By Christian Wade | The Center Square
Cities and towns could cap school spending to prevent local property tax hikes under a proposal being advanced by New Hampshire lawmakers.
The measure, approved Tuesday by the House Municipal and County Government Committee on a 10-9 vote, would allow local governments to set a per student cap on education spending that would bind local school districts to a set budget ahead of every school year.
Under the plan, at least 60% of a community’s voters would need to approve a warrant article setting a cap on school budgets.
The per student base rate in communities that adopt a budget cap would be allowed to rise due to inflation, according to the measure, but would require a 60% vote to override the cap.
The bill’s primary sponsor, Rep. Diane Pauer, R-Brookline, said the measure would give local governments more control over “unsustainable budgets that increase year after year, despite the student enrollment going down.”

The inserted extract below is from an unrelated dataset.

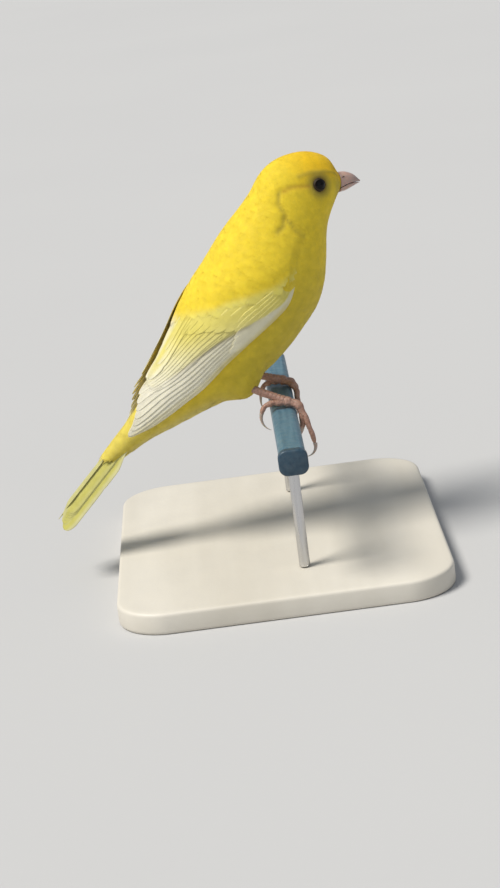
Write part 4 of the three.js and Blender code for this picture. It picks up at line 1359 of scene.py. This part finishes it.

“We constantly and continually hear about the affordability to be able to live in New Hampshire,” Pauer told the panel in testimony on Tuesday. “I would submit to you that part of this has to do with our taxation and our spending.”
Several Democratic lawmakers voted against advancing the measure, some raising concerns that the cap would strain school districts from increasing their budgets if they got additional students halfway through the school year or if they needed to increase their special education spending.
Other Democrats have suggested that the move is aimed at preventing local governments from raising property taxes directly in response to a new law that diverts public education dollars to send students to private schools. The new education freedom account law was championed by Republican Gov. Chris Sununu and the GOP-controlled Legislature.
The proposed cap is also opposed by the state’s teachers unions, which say it would widen the funding divide for many of New Hampshire’s public school districts.
“The implementation of a budget cap takes this educational inequality and amplifies it,” the National Education Association of New Hampshire posted in a statement opposing the bill. “The funding chasm will only widen if districts are deprived of local control over budgeting, particularly in light of the state’s failure to meet its funding obligations.”
The measure now moves to the full House, which would need to approve it before sending it to the Senate for consideration.